Rows from an object dataset:
##############################
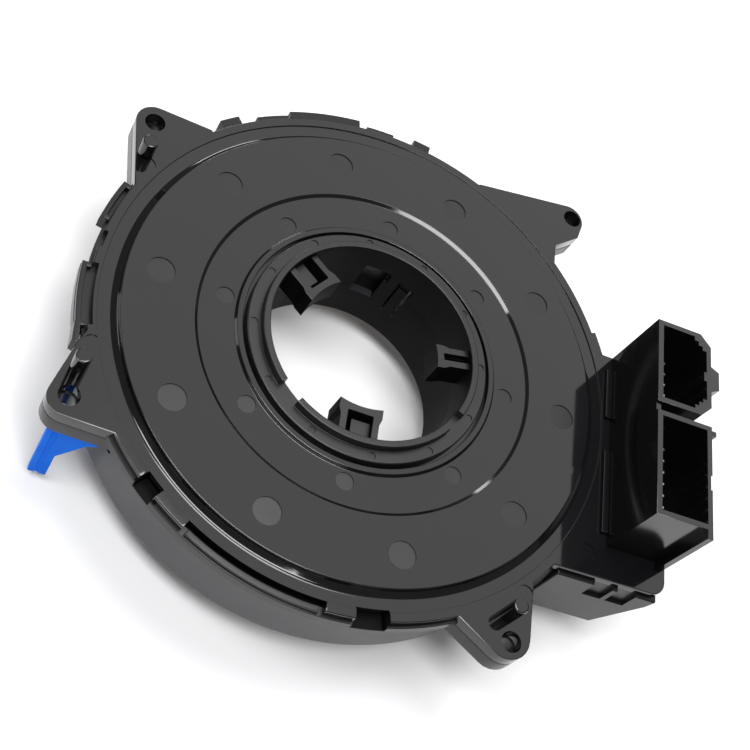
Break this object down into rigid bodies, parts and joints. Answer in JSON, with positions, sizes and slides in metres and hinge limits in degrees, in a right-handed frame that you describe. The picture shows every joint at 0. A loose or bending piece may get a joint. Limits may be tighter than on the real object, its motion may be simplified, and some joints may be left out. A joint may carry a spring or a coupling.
{
  "type": "steering clock spring",
  "caption": "Ring-shaped rotary connector for a steering column, with a turning hub, fixing ears, locating dowels and plug sockets on one side.",
  "frame": {"origin": "on the turning axis at the mouth of the rotor's bore, on the steering wheel side", "axes": "+Z along the steering shaft to the column side, +X to the plug sockets"},
  "size_m": [0.1226, 0.1088, 0.046],
  "materials": {
    "cover_plastic": "glossy moulded black",
    "case_plastic": "semi-gloss moulded black",
    "socket_plastic": "moulded black",
    "rotor_plastic": "semi-gloss moulded black",
    "sleeve_plastic": "semi-gloss moulded black",
    "roller_plastic": "natural acetal",
    "carrier_plastic": "natural acetal",
    "cable_film": "laminated film",
    "glide_film": "smooth film",
    "terminal_metal": "tin plated",
    "squib_plastic": "moulded yellow",
    "switch_plastic": "moulded natural",
    "lock_plastic": "moulded blue"
  },
  "bodies": {
    "stator": {"stator_cover": "cover_plastic", "stator_case": "case_plastic", "terminal_lid": "case_plastic", "socket_block": "socket_plastic", "upper_terminals": "terminal_metal", "lower_terminals": "terminal_metal", "stator_lead_block": "carrier_plastic", "bus_bars": "terminal_metal", "outer_winding": "cable_film", "glide_sheet": "glide_film"},
    "rotor_unit": {"rotor": "rotor_plastic", "sleeve": "sleeve_plastic", "inner_winding": "cable_film", "rotor_lead_block": "carrier_plastic", "squib_socket": "squib_plastic", "squib_terminals": "terminal_metal", "switch_socket": "switch_plastic", "switch_terminals": "terminal_metal"},
    "carrier": {"roller_carrier": "carrier_plastic", "u_turn_cable": "cable_film"},
    "lock": {"lock_pin": "lock_plastic"},
    "roller_1_body": {"roller_1": "roller_plastic"},
    "roller_2_body": {"roller_2": "roller_plastic"},
    "roller_3_body": {"roller_3": "roller_plastic"},
    "roller_4_body": {"roller_4": "roller_plastic"},
    "roller_5_body": {"roller_5": "roller_plastic"},
    "roller_6_body": {"roller_6": "roller_plastic"}
  },
  "joints": [
    {"name": "rotor_spin", "type": "hinge", "parent": "stator", "child": "rotor_unit", "pos_m": [0, 0, 0], "axis": [0, 0, 1], "range_deg": [-900, 900]},
    {"name": "carrier_spin", "type": "hinge", "parent": "stator", "child": "carrier", "pos_m": [0, 0, 0], "axis": [0, 0, 1], "range_deg": [-350, 350]},
    {"name": "roller_1_spin", "type": "hinge", "parent": "carrier", "child": "roller_1_body", "pos_m": [0.0372, 0, 0], "axis": [0, 0, 1], "range_deg": [-2070, 2070]},
    {"name": "roller_2_spin", "type": "hinge", "parent": "carrier", "child": "roller_2_body", "pos_m": [0.0186, 0.03222, 0], "axis": [0, 0, 1], "range_deg": [-2070, 2070]},
    {"name": "roller_3_spin", "type": "hinge", "parent": "carrier", "child": "roller_3_body", "pos_m": [-0.0186, 0.03222, 0], "axis": [0, 0, 1], "range_deg": [-2070, 2070]},
    {"name": "roller_4_spin", "type": "hinge", "parent": "carrier", "child": "roller_4_body", "pos_m": [-0.0372, 0, 0], "axis": [0, 0, 1], "range_deg": [-2070, 2070]},
    {"name": "roller_5_spin", "type": "hinge", "parent": "carrier", "child": "roller_5_body", "pos_m": [-0.0186, -0.03222, 0], "axis": [0, 0, 1], "range_deg": [-2070, 2070]},
    {"name": "roller_6_spin", "type": "hinge", "parent": "carrier", "child": "roller_6_body", "pos_m": [0.0186, -0.03222, 0], "axis": [0, 0, 1], "range_deg": [-2070, 2070]},
    {"name": "lock_pull", "type": "slide", "parent": "stator", "child": "lock", "axis": [-1, 0, 0], "range_m": [0, 0.02]}
  ],
  "couplings": [
    {"joint": "carrier_spin", "follows": "rotor_spin", "ratio": 0.37769},
    {"joint": "roller_1_spin", "follows": "rotor_spin", "ratio": -2.271},
    {"joint": "roller_2_spin", "follows": "rotor_spin", "ratio": -2.271},
    {"joint": "roller_3_spin", "follows": "rotor_spin", "ratio": -2.271},
    {"joint": "roller_4_spin", "follows": "rotor_spin", "ratio": -2.271},
    {"joint": "roller_5_spin", "follows": "rotor_spin", "ratio": -2.271},
    {"joint": "roller_6_spin", "follows": "rotor_spin", "ratio": -2.271}
  ]
}
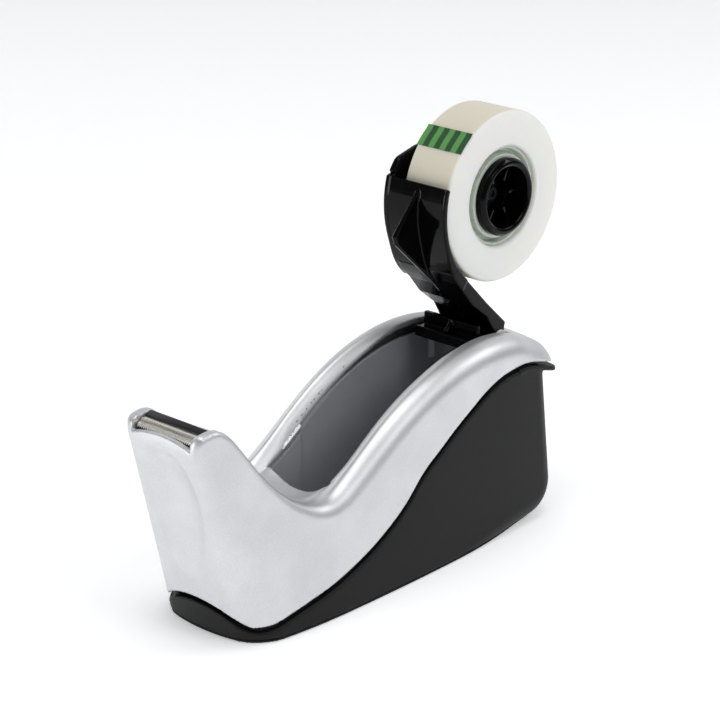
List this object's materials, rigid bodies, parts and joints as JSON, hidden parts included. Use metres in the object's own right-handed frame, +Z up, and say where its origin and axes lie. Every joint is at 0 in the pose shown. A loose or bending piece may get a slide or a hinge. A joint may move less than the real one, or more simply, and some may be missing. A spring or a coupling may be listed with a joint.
{
  "type": "tape dispenser",
  "caption": "Weighted desktop tape dispenser: a roll of tape on a swing-out arm that folds into a well behind a raised nose with a serrated blade.",
  "frame": {"origin": "on the table plane under the middle of the base", "axes": "+Z up, the blade and nose towards -Y, +X to the right seen from the front"},
  "size_m": [0.053, 0.1791, 0.1439],
  "materials": {
    "silver_cover": "satin metallic",
    "black_housing": "fine spark texture",
    "grey_well": "satin",
    "black_gloss": "gloss",
    "black_insert": "satin",
    "blade_steel": "bright",
    "plain_steel": "satin",
    "weight_iron": "as cast",
    "pad_foam": "matt",
    "natural_nylon": "satin",
    "tape_film": "frosted film",
    "core_plastic": "satin",
    "tab_film": "printed film"
  },
  "bodies": {
    "housing": {"top_cover": "silver_cover", "lower_housing": "black_housing", "tape_well": "grey_well", "base_plate": "black_insert", "base_pad": "pad_foam", "base_weight": "weight_iron", "nose_weight": "weight_iron", "base_screws": "plain_steel", "cover_screws": "plain_steel", "blade_holder": "black_insert", "tape_rest": "black_insert", "cutter_blade": "blade_steel", "hinge_pin": "plain_steel"},
    "roll_arm": {"swing_arm": "black_gloss", "hinge_bushes": "natural_nylon", "axle_washer": "plain_steel", "axle_screw": "plain_steel"},
    "tape_roll": {"hub_wheel": "black_gloss", "tape_core": "core_plastic", "tape_winding": "tape_film", "tape_end_tab": "tab_film"}
  },
  "joints": [
    {"name": "arm_swing", "type": "hinge", "parent": "housing", "child": "roll_arm", "pos_m": [0, 0.063, 0.06608], "axis": [1, 0, 0], "range_deg": [0, 124]},
    {"name": "roll_spin", "type": "hinge", "parent": "roll_arm", "child": "tape_roll", "pos_m": [0, 0.06682, 0.11463], "axis": [1, 0, 0], "continuous": true}
  ]
}
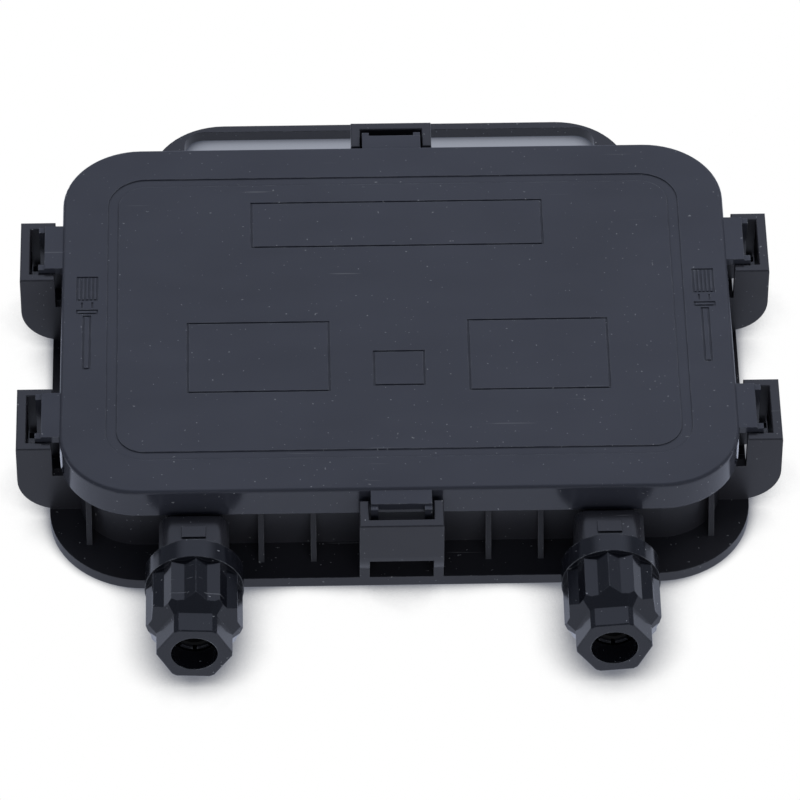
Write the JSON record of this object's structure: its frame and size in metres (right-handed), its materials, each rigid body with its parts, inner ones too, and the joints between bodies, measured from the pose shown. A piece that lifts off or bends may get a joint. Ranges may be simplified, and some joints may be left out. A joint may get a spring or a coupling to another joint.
{
  "type": "pv junction box",
  "caption": "Flat junction box for a solar panel: flanged tray, clipped lid, two screwed cable glands, terminal rails and bypass diodes inside.",
  "frame": {"origin": "on the mounting face, under the centre of the lid", "axes": "+X along the lid towards the right-hand gland, -Y out of the cable glands, +Z away from the panel"},
  "size_m": [0.1466, 0.1488, 0.0205],
  "materials": {
    "base_plastic": "satin",
    "lid_plastic": "fine satin texture",
    "gasket_rubber": "matt",
    "screw_steel": "zinc plated",
    "rail_copper": "tin plated copper",
    "spring_steel": "bright",
    "clamp_brass": "nickel plated",
    "diode_body": "moulded epoxy",
    "nut_plastic": "glossy",
    "claw_plastic": "satin",
    "seal_rubber": "matt"
  },
  "bodies": {
    "base": {"base": "base_plastic", "terminal_rail_1": "rail_copper", "terminal_rail_2": "rail_copper", "terminal_rail_3": "rail_copper", "terminal_rail_4": "rail_copper", "rail_screws": "screw_steel", "clamp_screws": "screw_steel", "cable_clamp_left": "clamp_brass", "cable_clamp_right": "clamp_brass", "bypass_diode_1": "diode_body", "bypass_diode_2": "diode_body", "bypass_diode_3": "diode_body", "ribbon_clip_1": "spring_steel", "ribbon_clip_2": "spring_steel", "ribbon_clip_3": "spring_steel", "ribbon_clip_4": "spring_steel"},
    "lid": {"lid": "lid_plastic", "lid_gasket": "gasket_rubber"},
    "left_insert": {"gland_seal_left": "seal_rubber", "gland_claw_left": "claw_plastic"},
    "left_nut": {"gland_nut_left": "nut_plastic"},
    "right_insert": {"gland_seal_right": "seal_rubber", "gland_claw_right": "claw_plastic"},
    "right_nut": {"gland_nut_right": "nut_plastic"}
  },
  "joints": [
    {"name": "lid_lift", "type": "slide", "parent": "base", "child": "lid", "axis": [0, 0, 1], "range_m": [0, 0.04]},
    {"name": "left_gland_travel", "type": "slide", "parent": "base", "child": "left_insert", "axis": [0, -1, 0], "range_m": [0, 0.0045]},
    {"name": "left_nut_turn", "type": "hinge", "parent": "left_insert", "child": "left_nut", "pos_m": [-0.0394, -0.067, 0.0097], "axis": [0, -1, 0], "range_deg": [0, 1080]},
    {"name": "right_gland_travel", "type": "slide", "parent": "base", "child": "right_insert", "axis": [0, -1, 0], "range_m": [0, 0.0045]},
    {"name": "right_nut_turn", "type": "hinge", "parent": "right_insert", "child": "right_nut", "pos_m": [0.0394, -0.067, 0.0097], "axis": [0, -1, 0], "range_deg": [0, 1080]}
  ],
  "couplings": [
    {"joint": "left_gland_travel", "follows": "left_nut_turn", "m_per_rad": 0.00023873},
    {"joint": "right_gland_travel", "follows": "right_nut_turn", "m_per_rad": 0.00023873}
  ]
}
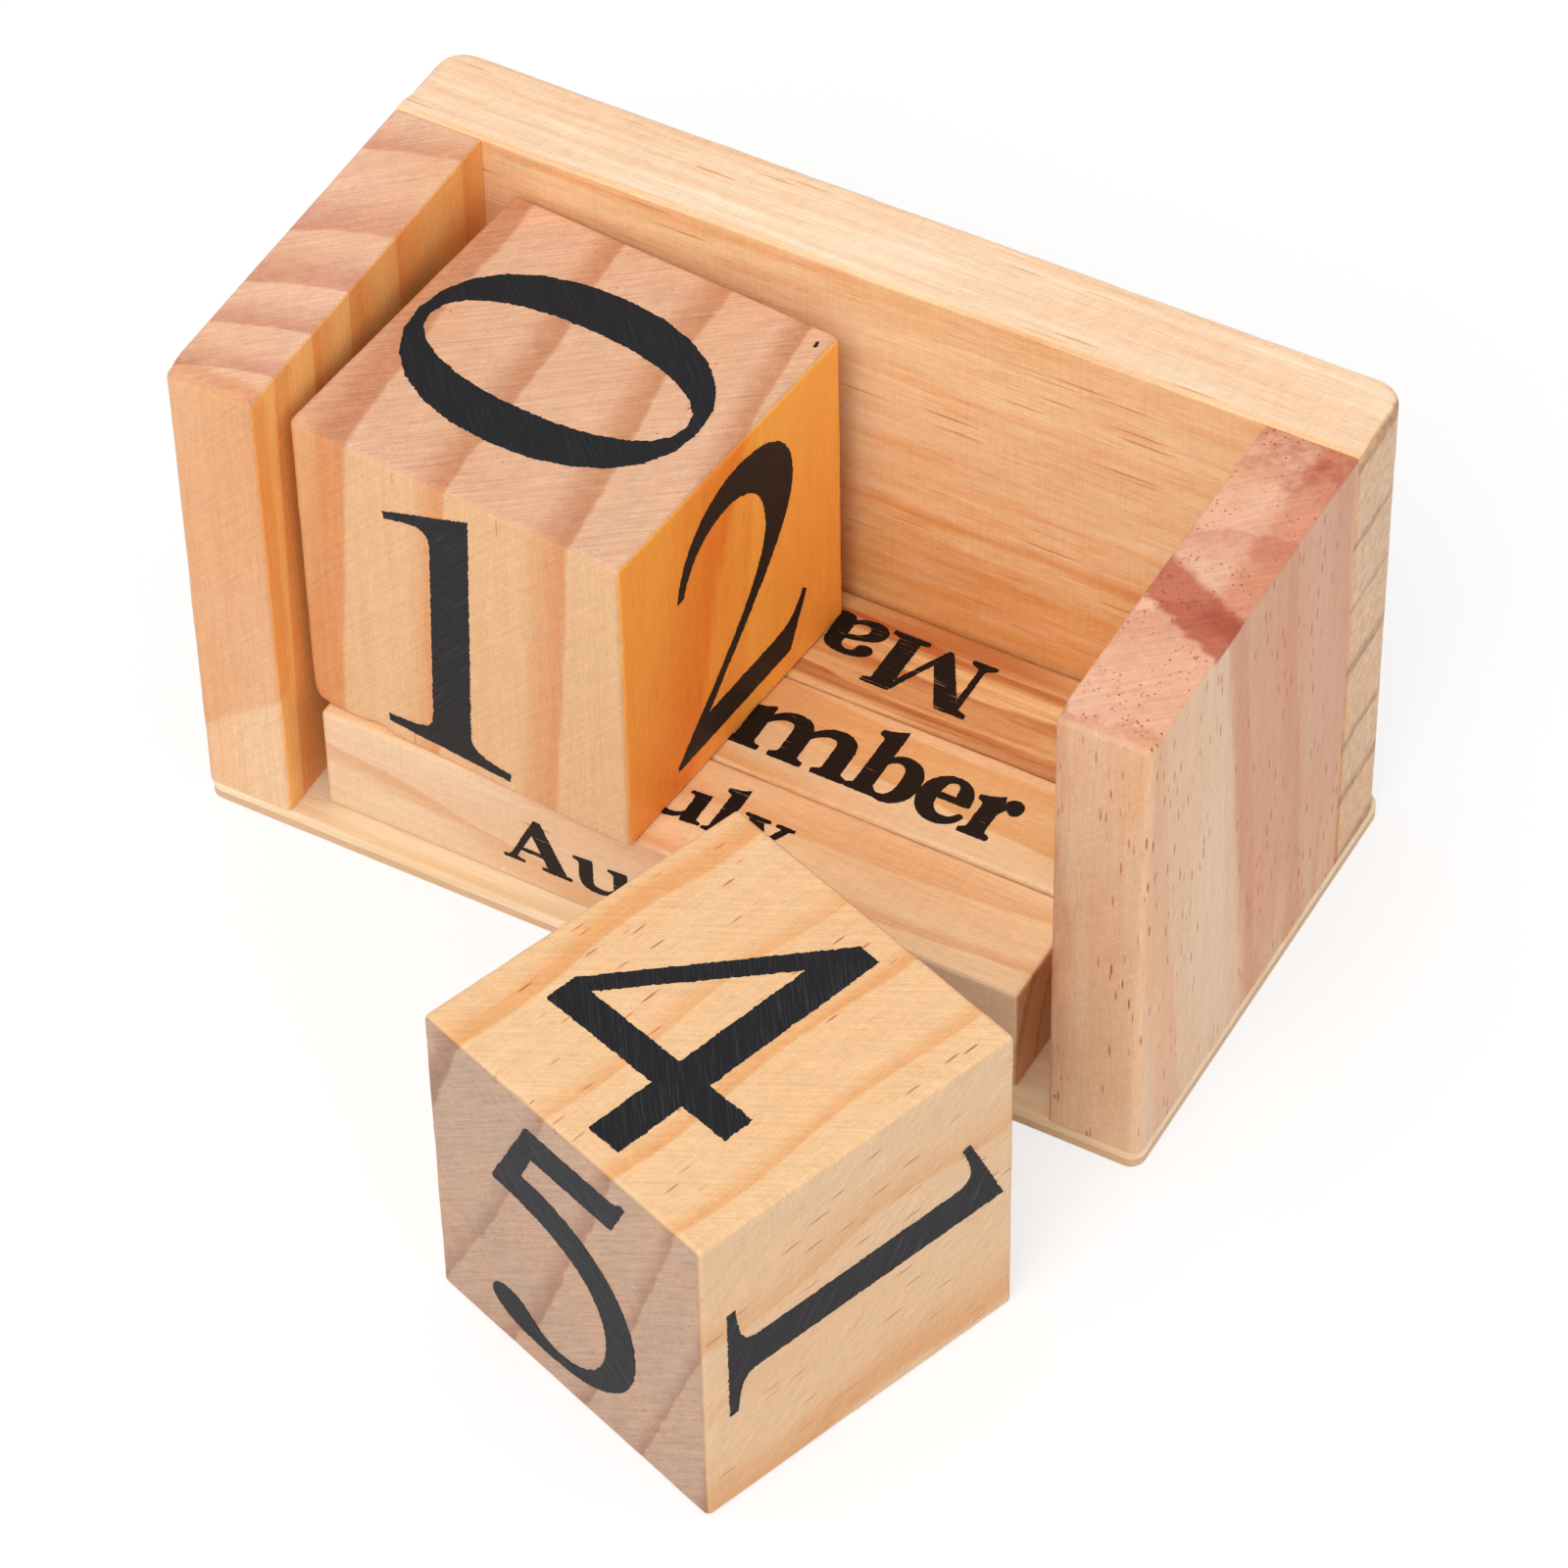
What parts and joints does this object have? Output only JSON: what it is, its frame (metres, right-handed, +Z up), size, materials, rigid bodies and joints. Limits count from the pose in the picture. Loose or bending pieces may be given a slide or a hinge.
##############################
### Brief
Lines holding the word "shown" in the entries above are the ones to pull out. Copy them all.

### Answer to this task
List this object's materials, rigid bodies, parts and joints as JSON, hidden parts included. Use metres in the object's own right-handed frame, +Z up, and say where its origin and axes lie. Every joint is at 0 in the pose shown. A loose or bending piece may get a slide or a hinge. A joint may move less than the real one, or more simply, and some may be missing. A spring or a coupling may be listed with a joint.
Write the JSON record of this object's structure: its frame and size in metres (right-handed), its materials, each rigid body with its parts, inner ones too, and the joints between bodies, measured from the pose shown. A piece that lifts off or bends may get a joint. Ranges may be simplified, and some joints may be left out. A joint may get a spring or a coupling to another joint.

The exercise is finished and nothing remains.